The electricity provisions are highlighted by a tax credit of up to 30% of the cost of building new solar and wind power plants. Alternatively, power project developers can claim a tax credit of 1 to 2 cents per kilowatt hour of electricity produced. 

“It basically catalyzed an additional three factories in the U.S. for us,” said Dan Shugar, CEO and co-founder of Nextracker, a Fremont, Calif.-based unit of Flex that makes equipment used in solar power systems. 

One of them is adjacent to a new steel mill in Texas that will deliver products to Nextracker, he said. The law encourages moves like this by boosting the tax credits if domestic-content targets are reached, according to a briefing released by the international law firm of White & Case. 

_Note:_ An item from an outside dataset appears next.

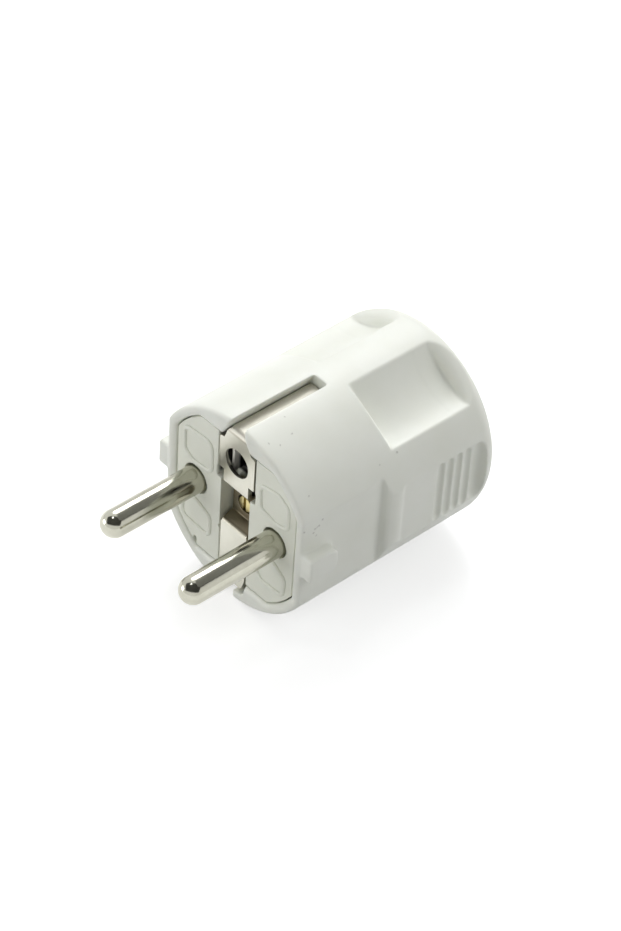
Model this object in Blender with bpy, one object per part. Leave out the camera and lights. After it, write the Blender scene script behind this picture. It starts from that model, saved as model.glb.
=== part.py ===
# Rewireable earthed mains plug: two round pins, earth strips along the top and bottom,
# and a socket hole for an earth pin. The round shell is one moulding. A front insert in its
# mouth carries the pins, the bent earth bracket, the earth pin clip and the cord clamp.
# Axes of the plug: X across the pins, Y from the insert's face towards the cable end, Z up.
# The root empty lifts the plug so that it lies on the plane Z = 0.

import math

import bmesh
import bpy
from mathutils import Matrix, Vector

MM = 0.001

# Fits that all pieces share
GAP = 0.3 * MM
OVERRUN = 1.5 * MM
EDGE_BREAK = 0.2 * MM
SMOOTH_ANGLE = math.radians(35)

# Shell outside: a round body with two side flats in front and two grip flats behind. Its width
# follows from the pins' pitch, the terminal blocks beside them and the walls.
SHELL_END = 41.0 * MM
RIM_STAND = 0.55 * MM
RIM_ROUND = 0.7 * MM
REAR_ROUND = 3.45 * MM
SIDE_FLAT_INSET = 2.2 * MM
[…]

“We’re creating an ecosystem so all the components can be made here,” Shugar said.

He added that while these credits resemble pre-existing law, their longer duration under the new rules eases requirements that the tax breaks be periodically renewed by Congress, and the extension is having a major impact on investor confidence. The investment tax credit had been scheduled for reduction before the law passed, which ACP had said helped cause new renewable projects to decline in the first half of this year. 

“It creates a stable policy so our customers won’t be whipsawed around,” Shugar said.

Transitioning fossil fuel workers

America’s use of renewable power had doubled since 2007 even before the new law passed, as costs for new construction of renewable power dropped and battery technology improved. Wind and solar now account for 12% of all electricity, with slower-growing renewables like hydropower and biomass energy supplying 8%, according to U.S. Department of Energy data. 

With 550 gigawatts of renewable generation capacity expected to be built by 2030, renewables’ share of U.S. electricity could pass that of once-dominant coal as soon as this year. Natural gas remains the largest source of power, with 38% share.

Indeed, many of the people who land these clean power jobs could come from the oil and gas industry, which is a major force in Houston, Fenz said. 

“You’re talking about major project management skills, and those are absolutely transferable,” Fenz said. “We need to transition capital, and also people.”